* _WHAT THE EXERCISE ASKS_: Locate and copy all lines bearing the word "that".
-*-*-
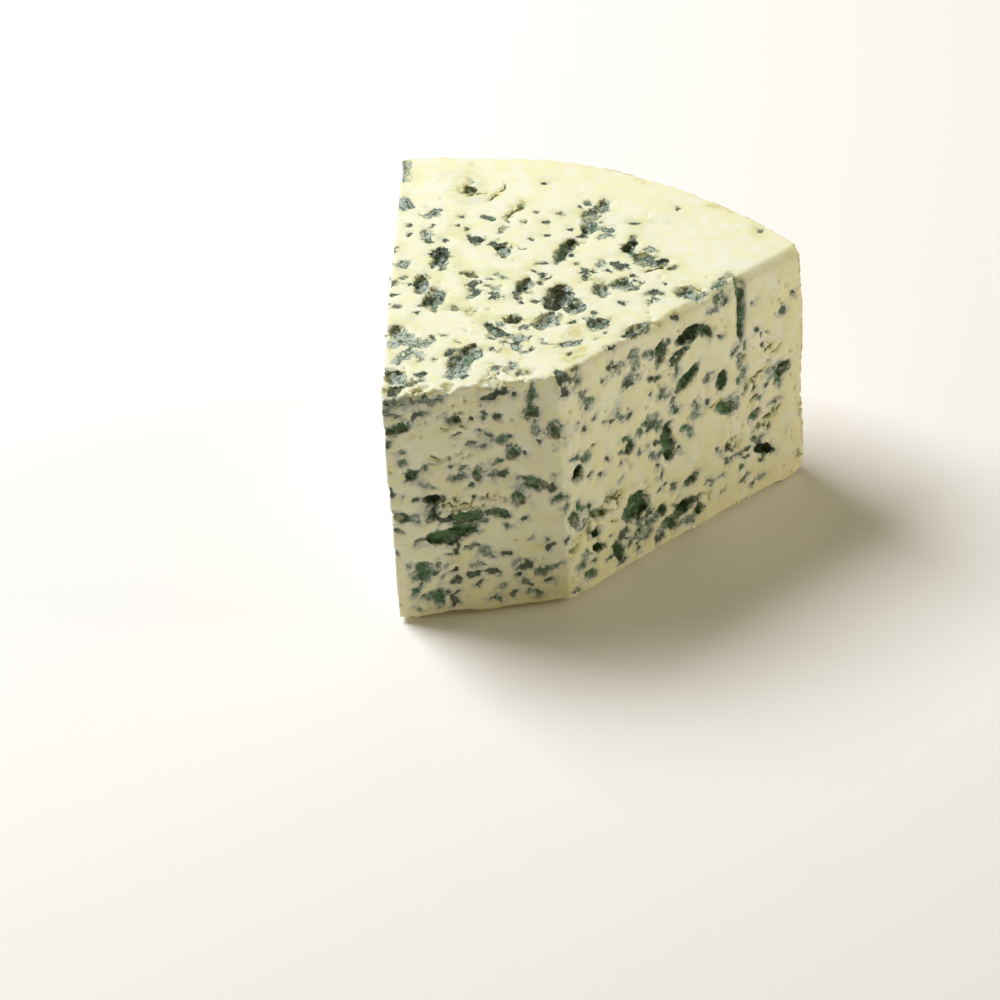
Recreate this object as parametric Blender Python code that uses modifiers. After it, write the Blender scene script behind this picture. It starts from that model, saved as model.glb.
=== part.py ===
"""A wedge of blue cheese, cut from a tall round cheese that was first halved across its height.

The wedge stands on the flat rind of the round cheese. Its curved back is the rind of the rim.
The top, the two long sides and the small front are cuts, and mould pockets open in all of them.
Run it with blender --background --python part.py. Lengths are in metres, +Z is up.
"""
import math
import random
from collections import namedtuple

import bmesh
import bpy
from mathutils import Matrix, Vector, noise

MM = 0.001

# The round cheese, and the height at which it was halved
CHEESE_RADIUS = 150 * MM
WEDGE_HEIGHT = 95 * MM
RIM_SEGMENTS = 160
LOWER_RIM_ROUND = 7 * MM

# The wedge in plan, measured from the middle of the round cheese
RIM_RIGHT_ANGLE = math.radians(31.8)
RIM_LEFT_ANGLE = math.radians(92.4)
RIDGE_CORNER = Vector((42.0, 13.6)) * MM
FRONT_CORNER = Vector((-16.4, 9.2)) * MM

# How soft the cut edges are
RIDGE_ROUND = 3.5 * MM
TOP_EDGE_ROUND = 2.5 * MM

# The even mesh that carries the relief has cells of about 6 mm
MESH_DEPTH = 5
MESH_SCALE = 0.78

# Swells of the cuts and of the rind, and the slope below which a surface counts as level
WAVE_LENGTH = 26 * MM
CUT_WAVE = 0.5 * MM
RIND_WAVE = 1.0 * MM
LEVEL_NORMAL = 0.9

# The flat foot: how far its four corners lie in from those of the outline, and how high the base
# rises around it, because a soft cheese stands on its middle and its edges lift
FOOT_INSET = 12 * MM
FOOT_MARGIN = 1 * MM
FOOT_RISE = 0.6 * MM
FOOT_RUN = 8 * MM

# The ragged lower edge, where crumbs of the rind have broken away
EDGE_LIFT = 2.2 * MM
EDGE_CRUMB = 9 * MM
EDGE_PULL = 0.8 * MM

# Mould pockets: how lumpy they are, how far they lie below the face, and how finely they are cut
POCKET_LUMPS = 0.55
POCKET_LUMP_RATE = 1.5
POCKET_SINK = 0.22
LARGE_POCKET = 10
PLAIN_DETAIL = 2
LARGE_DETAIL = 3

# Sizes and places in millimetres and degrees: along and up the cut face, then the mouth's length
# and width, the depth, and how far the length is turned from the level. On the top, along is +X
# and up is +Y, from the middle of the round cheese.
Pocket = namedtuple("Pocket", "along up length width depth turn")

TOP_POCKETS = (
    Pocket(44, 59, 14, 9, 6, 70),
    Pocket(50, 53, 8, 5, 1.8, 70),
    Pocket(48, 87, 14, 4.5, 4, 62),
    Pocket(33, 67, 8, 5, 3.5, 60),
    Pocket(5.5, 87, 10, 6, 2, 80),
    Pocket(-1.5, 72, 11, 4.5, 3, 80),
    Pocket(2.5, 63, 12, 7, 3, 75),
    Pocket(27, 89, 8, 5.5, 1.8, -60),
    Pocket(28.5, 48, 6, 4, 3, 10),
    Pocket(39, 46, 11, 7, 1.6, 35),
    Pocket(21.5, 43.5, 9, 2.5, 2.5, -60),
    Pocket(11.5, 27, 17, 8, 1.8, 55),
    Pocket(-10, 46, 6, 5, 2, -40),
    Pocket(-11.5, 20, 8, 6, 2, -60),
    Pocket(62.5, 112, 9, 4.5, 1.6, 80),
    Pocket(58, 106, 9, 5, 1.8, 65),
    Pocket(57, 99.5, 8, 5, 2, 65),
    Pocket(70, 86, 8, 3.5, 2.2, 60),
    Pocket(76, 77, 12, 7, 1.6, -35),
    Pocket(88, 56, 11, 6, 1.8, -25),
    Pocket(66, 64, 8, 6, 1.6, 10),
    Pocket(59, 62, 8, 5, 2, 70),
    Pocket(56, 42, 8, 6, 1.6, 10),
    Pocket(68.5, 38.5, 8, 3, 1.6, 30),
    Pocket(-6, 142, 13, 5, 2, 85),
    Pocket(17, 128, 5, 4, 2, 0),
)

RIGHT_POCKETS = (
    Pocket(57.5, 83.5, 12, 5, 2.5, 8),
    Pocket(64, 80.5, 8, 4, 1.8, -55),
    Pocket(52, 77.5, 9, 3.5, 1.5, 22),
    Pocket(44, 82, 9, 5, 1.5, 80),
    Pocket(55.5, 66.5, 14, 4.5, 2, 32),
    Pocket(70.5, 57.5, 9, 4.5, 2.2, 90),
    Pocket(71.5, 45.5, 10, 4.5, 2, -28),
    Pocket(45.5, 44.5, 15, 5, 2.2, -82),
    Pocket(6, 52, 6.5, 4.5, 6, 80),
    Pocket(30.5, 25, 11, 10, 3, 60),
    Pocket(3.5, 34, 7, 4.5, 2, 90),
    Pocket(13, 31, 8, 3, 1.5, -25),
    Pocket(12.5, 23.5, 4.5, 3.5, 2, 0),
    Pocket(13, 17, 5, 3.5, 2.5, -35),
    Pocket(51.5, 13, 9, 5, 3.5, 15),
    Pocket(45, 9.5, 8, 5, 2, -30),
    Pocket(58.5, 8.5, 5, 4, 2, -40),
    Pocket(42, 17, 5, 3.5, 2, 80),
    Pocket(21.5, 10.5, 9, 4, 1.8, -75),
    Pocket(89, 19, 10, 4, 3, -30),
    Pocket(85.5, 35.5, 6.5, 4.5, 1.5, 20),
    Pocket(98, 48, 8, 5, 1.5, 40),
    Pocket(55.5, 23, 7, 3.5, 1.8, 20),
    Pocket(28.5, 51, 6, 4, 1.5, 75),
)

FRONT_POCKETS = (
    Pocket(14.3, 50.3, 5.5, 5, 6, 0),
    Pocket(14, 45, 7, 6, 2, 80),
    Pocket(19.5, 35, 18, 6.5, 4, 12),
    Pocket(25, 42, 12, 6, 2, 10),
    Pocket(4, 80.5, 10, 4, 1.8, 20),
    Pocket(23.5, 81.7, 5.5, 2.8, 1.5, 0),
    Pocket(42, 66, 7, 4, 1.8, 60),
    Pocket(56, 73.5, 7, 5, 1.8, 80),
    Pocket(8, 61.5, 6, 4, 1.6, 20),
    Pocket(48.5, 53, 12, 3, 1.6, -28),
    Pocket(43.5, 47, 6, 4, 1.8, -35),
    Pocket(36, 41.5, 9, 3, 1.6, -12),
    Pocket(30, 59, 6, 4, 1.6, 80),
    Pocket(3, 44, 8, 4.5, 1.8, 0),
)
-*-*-
* _EXERCISE RESULT_:
Recreate this object as parametric Blender Python code that uses modifiers. After it, write the Blender scene script behind this picture. It starts from that model, saved as model.glb.
"""A wedge of blue cheese, cut from a tall round cheese that was first halved across its height.
# The even mesh that carries the relief has cells of about 6 mm